**SET TASK**. Nothing but the lines from the one containing "for node in" down to the one containing "board_top = board_high.z", both included, should be echoed, and each exactly as it stands.

* start RECORDED INFORMATION *

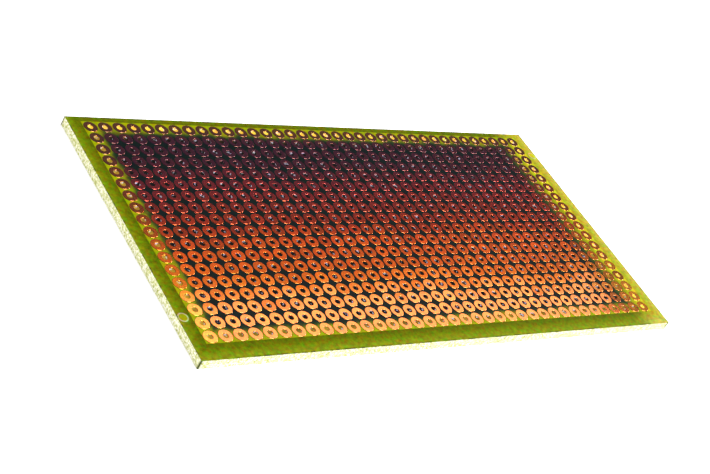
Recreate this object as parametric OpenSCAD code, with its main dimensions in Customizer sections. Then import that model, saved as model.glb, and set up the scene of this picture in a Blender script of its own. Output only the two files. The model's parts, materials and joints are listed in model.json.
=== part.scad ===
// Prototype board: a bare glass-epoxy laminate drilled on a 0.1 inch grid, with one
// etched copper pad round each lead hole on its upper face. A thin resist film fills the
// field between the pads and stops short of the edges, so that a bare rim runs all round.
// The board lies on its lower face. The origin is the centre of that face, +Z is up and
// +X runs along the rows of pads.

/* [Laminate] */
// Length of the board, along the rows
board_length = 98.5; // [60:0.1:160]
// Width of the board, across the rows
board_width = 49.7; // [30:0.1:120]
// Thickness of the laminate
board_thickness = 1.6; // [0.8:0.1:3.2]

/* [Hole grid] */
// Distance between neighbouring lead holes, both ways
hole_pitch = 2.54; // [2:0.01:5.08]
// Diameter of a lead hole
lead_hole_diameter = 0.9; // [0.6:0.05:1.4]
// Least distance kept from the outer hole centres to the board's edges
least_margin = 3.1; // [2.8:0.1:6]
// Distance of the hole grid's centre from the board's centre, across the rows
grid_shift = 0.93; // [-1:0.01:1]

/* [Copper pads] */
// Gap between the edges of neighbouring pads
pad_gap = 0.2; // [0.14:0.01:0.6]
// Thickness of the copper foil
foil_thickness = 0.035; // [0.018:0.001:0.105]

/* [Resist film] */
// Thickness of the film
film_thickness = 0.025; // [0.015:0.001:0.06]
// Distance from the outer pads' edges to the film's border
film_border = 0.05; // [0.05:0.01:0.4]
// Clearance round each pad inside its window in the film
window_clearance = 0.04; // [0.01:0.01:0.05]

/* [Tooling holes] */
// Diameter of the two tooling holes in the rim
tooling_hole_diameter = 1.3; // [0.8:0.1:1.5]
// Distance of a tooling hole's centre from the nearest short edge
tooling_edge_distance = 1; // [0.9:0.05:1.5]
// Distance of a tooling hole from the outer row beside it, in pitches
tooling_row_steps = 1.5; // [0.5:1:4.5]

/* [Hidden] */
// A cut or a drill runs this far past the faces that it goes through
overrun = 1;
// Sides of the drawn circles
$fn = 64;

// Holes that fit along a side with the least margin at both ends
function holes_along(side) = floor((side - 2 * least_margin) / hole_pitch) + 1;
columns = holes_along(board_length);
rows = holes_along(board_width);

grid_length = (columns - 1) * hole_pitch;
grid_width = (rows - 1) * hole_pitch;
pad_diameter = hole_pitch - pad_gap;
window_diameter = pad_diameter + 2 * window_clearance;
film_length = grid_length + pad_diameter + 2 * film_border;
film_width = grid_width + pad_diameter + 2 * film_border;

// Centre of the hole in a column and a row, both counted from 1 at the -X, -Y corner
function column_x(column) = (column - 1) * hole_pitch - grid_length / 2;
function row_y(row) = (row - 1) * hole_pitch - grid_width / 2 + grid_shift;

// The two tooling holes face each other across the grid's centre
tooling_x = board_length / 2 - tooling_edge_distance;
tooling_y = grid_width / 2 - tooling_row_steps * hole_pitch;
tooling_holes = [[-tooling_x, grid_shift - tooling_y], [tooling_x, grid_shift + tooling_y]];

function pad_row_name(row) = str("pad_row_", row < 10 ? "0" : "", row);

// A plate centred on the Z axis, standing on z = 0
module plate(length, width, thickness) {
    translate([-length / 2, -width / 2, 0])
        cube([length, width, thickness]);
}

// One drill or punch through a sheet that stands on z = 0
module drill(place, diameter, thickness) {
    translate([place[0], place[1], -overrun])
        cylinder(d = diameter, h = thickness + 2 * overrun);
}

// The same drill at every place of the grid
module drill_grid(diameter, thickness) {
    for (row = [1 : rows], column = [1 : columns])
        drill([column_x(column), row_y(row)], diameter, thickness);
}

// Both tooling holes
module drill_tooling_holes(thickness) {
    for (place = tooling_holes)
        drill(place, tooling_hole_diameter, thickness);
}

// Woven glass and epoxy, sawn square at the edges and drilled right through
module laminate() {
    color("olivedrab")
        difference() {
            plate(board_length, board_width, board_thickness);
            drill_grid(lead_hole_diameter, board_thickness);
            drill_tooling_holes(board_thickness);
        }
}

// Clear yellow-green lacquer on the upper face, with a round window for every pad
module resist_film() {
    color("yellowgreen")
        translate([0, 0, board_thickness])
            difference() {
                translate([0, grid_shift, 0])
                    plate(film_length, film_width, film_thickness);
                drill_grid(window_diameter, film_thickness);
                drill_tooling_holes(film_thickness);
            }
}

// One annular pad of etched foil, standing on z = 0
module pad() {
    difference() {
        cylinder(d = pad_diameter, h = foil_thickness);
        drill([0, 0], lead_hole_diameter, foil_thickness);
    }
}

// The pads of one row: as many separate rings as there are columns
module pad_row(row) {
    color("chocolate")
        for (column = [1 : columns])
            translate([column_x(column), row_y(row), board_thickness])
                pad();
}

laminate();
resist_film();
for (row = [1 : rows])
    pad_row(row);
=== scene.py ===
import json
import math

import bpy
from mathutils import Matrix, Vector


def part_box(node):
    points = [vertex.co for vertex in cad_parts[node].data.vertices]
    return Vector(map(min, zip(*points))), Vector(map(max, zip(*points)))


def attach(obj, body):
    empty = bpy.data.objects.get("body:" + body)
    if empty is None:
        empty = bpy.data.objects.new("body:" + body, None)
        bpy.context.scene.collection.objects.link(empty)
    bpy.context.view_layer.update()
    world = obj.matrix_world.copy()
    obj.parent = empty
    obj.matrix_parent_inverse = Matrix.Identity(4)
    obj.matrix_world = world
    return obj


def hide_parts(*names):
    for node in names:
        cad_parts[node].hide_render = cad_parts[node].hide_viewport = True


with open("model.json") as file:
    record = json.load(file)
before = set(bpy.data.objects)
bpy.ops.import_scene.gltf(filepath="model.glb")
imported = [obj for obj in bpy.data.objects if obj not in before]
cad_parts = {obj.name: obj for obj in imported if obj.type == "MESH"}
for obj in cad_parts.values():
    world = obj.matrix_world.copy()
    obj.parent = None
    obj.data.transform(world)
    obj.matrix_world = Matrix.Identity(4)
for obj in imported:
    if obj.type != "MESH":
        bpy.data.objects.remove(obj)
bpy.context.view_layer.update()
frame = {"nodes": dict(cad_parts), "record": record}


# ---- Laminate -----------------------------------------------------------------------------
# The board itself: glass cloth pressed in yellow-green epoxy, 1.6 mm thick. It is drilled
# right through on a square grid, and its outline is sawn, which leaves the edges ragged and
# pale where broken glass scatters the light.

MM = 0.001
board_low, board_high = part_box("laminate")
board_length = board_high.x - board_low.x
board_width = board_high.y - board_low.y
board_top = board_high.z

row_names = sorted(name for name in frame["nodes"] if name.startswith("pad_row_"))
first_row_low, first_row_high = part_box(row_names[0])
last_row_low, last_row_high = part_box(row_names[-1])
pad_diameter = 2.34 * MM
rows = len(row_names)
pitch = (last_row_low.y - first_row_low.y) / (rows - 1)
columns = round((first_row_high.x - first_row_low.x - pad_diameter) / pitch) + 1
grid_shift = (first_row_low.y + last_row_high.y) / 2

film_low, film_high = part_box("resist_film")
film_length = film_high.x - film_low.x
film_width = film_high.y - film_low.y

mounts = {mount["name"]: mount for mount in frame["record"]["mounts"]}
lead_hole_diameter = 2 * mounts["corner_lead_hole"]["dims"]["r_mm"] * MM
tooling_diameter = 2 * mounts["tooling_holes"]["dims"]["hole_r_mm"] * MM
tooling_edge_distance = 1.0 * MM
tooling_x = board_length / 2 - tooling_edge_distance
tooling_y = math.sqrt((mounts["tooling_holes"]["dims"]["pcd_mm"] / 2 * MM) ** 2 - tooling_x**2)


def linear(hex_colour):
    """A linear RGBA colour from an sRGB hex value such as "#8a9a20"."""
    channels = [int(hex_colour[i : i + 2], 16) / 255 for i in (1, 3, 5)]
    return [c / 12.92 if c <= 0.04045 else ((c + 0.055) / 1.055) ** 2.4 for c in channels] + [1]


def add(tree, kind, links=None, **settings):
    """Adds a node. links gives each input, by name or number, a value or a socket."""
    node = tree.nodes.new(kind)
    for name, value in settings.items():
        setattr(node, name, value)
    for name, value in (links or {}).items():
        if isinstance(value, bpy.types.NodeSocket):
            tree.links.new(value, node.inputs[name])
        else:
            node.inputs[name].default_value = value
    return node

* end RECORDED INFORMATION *

**COMPLETED TASK**.
    for node in names:
        cad_parts[node].hide_render = cad_parts[node].hide_viewport = True


with open("model.json") as file:
    record = json.load(file)
before = set(bpy.data.objects)
bpy.ops.import_scene.gltf(filepath="model.glb")
imported = [obj for obj in bpy.data.objects if obj not in before]
cad_parts = {obj.name: obj for obj in imported if obj.type == "MESH"}
for obj in cad_parts.values():
    world = obj.matrix_world.copy()
    obj.parent = None
    obj.data.transform(world)
    obj.matrix_world = Matrix.Identity(4)
for obj in imported:
    if obj.type != "MESH":
        bpy.data.objects.remove(obj)
bpy.context.view_layer.update()
frame = {"nodes": dict(cad_parts), "record": record}


# ---- Laminate -----------------------------------------------------------------------------
# The board itself: glass cloth pressed in yellow-green epoxy, 1.6 mm thick. It is drilled
# right through on a square grid, and its outline is sawn, which leaves the edges ragged and
# pale where broken glass scatters the light.

MM = 0.001
board_low, board_high = part_box("laminate")
board_length = board_high.x - board_low.x
board_width = board_high.y - board_low.y
board_top = board_high.z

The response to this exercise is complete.